[Record excerpts]:

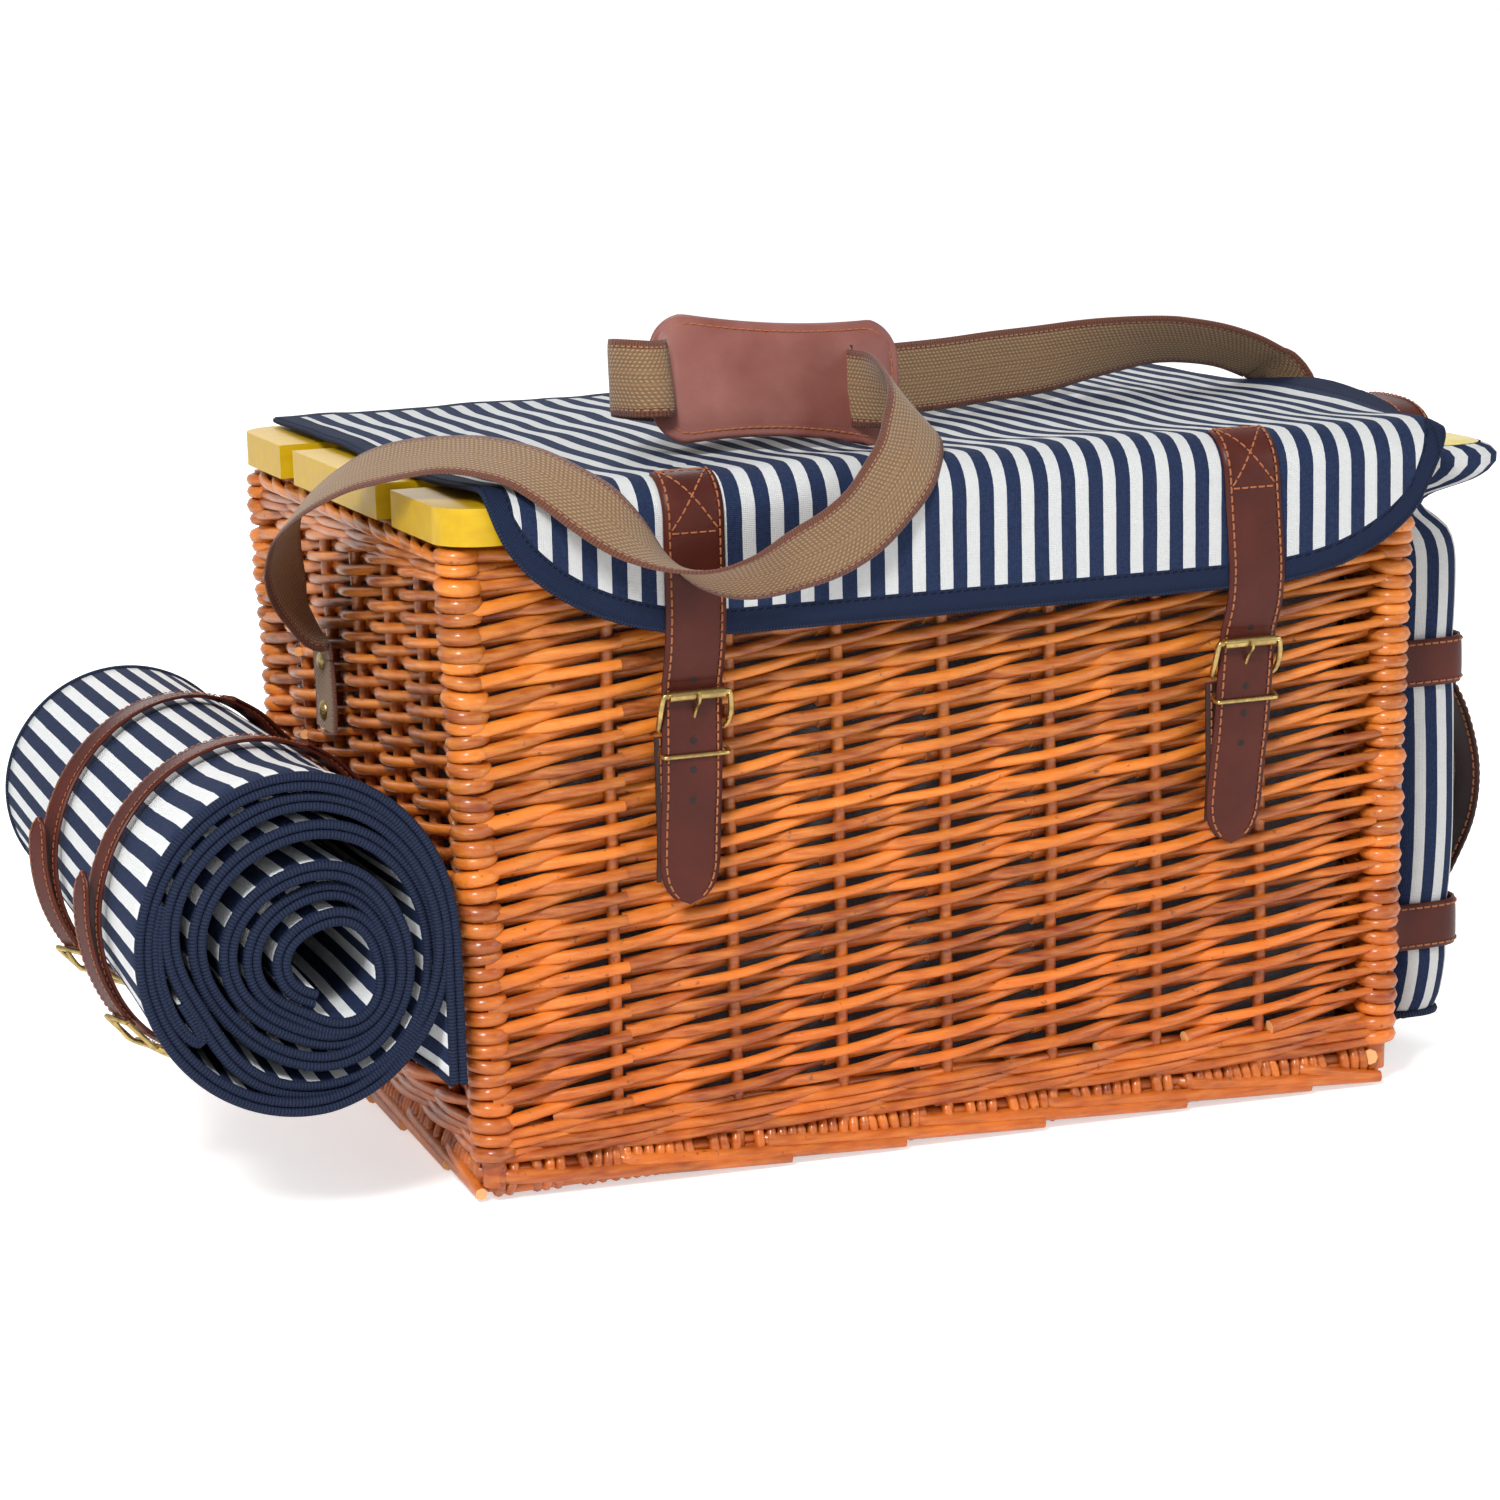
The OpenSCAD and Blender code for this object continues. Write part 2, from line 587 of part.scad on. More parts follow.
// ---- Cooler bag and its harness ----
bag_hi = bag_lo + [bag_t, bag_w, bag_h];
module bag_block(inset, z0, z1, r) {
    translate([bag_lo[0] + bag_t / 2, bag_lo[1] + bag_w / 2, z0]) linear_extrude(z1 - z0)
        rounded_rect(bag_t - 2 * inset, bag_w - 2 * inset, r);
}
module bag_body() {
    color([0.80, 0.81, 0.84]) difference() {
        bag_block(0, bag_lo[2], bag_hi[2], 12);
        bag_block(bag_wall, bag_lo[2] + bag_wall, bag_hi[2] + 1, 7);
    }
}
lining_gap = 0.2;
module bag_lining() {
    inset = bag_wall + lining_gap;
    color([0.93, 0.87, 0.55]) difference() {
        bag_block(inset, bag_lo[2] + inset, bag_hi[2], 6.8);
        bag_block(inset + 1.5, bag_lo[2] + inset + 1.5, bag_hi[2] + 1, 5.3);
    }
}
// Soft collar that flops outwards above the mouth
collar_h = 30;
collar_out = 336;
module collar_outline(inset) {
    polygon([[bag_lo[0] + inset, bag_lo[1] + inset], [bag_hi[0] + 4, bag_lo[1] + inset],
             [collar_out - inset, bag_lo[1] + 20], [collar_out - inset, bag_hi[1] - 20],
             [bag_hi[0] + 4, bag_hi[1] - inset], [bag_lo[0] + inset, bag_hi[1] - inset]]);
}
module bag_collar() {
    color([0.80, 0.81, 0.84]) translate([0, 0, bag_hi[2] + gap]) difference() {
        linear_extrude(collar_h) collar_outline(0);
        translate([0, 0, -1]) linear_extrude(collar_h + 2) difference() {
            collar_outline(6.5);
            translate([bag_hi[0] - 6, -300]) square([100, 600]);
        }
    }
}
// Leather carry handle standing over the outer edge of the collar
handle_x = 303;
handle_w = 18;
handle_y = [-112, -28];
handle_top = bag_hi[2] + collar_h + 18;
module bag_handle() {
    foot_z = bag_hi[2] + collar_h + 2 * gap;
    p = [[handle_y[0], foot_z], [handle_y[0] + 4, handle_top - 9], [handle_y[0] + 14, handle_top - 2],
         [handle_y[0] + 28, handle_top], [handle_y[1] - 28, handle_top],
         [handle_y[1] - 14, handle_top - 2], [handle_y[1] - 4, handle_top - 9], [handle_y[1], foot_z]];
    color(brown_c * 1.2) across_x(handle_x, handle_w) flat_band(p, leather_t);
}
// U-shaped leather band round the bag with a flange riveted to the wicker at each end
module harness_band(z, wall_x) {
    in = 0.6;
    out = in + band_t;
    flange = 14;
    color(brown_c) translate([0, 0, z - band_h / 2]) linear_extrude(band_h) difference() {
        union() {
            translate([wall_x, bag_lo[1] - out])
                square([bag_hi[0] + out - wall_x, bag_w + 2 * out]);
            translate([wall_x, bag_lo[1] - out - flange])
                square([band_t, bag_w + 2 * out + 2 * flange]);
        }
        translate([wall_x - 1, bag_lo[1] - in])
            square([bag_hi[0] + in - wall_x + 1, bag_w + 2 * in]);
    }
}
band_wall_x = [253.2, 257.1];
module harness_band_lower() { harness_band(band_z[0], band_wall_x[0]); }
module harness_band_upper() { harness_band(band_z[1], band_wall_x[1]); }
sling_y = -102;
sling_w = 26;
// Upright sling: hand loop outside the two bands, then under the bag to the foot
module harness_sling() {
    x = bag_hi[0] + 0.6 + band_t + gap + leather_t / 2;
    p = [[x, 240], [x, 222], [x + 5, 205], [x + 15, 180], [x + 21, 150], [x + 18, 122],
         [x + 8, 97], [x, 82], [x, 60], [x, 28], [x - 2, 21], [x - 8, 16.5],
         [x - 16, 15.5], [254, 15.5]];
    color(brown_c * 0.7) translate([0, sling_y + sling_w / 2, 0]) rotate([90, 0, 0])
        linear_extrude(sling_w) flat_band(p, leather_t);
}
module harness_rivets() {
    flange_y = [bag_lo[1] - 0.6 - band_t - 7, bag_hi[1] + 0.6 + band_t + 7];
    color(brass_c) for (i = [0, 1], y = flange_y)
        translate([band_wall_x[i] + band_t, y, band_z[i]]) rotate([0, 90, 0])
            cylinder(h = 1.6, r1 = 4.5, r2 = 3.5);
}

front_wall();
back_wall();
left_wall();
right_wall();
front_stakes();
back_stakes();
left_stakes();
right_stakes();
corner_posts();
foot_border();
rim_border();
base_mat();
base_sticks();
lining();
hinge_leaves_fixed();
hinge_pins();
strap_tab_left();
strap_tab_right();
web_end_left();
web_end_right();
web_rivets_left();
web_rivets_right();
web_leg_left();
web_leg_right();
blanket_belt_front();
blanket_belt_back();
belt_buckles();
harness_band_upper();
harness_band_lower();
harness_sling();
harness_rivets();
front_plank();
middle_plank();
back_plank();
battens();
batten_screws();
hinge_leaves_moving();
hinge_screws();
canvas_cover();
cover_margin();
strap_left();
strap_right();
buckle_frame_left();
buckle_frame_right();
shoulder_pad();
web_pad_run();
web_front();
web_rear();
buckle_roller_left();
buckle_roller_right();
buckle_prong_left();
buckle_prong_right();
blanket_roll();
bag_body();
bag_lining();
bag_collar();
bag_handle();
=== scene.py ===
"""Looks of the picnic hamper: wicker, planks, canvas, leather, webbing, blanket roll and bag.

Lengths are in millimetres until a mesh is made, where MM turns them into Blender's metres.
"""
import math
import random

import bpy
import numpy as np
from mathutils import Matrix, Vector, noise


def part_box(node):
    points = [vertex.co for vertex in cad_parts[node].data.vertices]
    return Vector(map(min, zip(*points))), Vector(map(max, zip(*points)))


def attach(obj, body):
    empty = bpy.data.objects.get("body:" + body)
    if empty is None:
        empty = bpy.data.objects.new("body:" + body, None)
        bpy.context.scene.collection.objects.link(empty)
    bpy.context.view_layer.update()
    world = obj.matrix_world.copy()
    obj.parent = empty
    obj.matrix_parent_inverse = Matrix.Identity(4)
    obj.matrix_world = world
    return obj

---

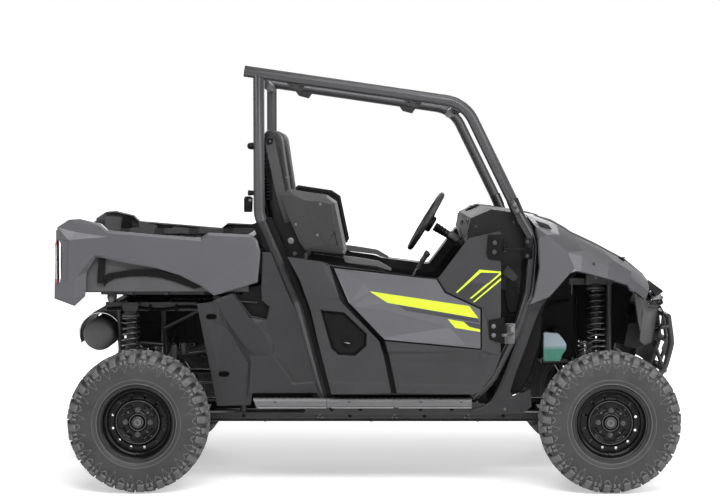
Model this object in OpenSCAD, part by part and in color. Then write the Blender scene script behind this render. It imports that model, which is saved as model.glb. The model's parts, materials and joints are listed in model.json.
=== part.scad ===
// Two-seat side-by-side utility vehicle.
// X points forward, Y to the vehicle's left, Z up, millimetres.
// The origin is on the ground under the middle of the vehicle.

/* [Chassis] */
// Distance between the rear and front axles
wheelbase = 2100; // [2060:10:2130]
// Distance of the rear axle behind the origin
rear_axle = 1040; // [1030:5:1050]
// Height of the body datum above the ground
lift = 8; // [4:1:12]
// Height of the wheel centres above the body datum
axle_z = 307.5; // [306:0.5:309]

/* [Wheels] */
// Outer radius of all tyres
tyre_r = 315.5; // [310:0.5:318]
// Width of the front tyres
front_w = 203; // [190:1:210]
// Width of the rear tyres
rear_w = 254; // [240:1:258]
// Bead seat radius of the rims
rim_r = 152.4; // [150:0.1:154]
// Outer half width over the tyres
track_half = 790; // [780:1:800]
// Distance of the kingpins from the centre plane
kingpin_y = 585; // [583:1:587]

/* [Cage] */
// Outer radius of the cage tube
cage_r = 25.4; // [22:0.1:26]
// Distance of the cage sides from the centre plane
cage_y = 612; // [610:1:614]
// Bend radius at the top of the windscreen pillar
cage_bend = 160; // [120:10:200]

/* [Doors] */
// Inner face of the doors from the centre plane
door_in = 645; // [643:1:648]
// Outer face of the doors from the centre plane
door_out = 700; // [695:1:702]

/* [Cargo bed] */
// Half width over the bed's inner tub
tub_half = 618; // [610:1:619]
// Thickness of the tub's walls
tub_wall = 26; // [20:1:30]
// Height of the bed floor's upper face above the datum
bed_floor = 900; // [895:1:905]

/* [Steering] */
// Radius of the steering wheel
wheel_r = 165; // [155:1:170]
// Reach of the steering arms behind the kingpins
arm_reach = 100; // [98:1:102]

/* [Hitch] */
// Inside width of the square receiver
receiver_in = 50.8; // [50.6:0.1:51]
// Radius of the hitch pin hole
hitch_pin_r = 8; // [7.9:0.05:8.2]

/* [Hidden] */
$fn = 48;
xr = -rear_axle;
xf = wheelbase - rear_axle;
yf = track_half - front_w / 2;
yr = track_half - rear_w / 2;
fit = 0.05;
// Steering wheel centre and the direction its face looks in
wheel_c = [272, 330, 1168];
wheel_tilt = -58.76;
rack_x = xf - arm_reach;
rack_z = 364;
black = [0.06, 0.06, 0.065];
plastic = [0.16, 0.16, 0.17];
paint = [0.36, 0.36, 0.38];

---

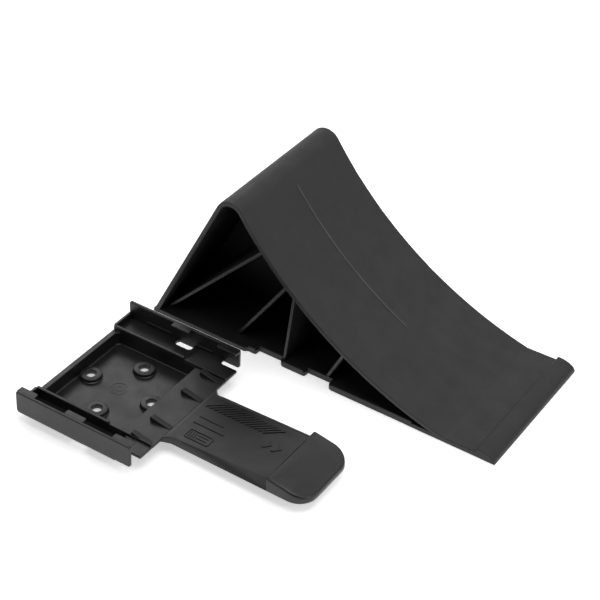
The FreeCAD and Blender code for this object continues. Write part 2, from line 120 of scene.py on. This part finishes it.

[Your instructions]: Both the line with "front_wall();" and the line with "if empty is" belong in the extract, along with every line between them; set down those lines exactly and only.

[The output]:
front_wall();
back_wall();
left_wall();
right_wall();
front_stakes();
back_stakes();
left_stakes();
right_stakes();
corner_posts();
foot_border();
rim_border();
base_mat();
base_sticks();
lining();
hinge_leaves_fixed();
hinge_pins();
strap_tab_left();
strap_tab_right();
web_end_left();
web_end_right();
web_rivets_left();
web_rivets_right();
web_leg_left();
web_leg_right();
blanket_belt_front();
blanket_belt_back();
belt_buckles();
harness_band_upper();
harness_band_lower();
harness_sling();
harness_rivets();
front_plank();
middle_plank();
back_plank();
battens();
batten_screws();
hinge_leaves_moving();
hinge_screws();
canvas_cover();
cover_margin();
strap_left();
strap_right();
buckle_frame_left();
buckle_frame_right();
shoulder_pad();
web_pad_run();
web_front();
web_rear();
buckle_roller_left();
buckle_roller_right();
buckle_prong_left();
buckle_prong_right();
blanket_roll();
bag_body();
bag_lining();
bag_collar();
bag_handle();
=== scene.py ===
"""Looks of the picnic hamper: wicker, planks, canvas, leather, webbing, blanket roll and bag.

Lengths are in millimetres until a mesh is made, where MM turns them into Blender's metres.
"""
import math
import random

import bpy
import numpy as np
from mathutils import Matrix, Vector, noise


def part_box(node):
    points = [vertex.co for vertex in cad_parts[node].data.vertices]
    return Vector(map(min, zip(*points))), Vector(map(max, zip(*points)))


def attach(obj, body):
    empty = bpy.data.objects.get("body:" + body)
    if empty is None:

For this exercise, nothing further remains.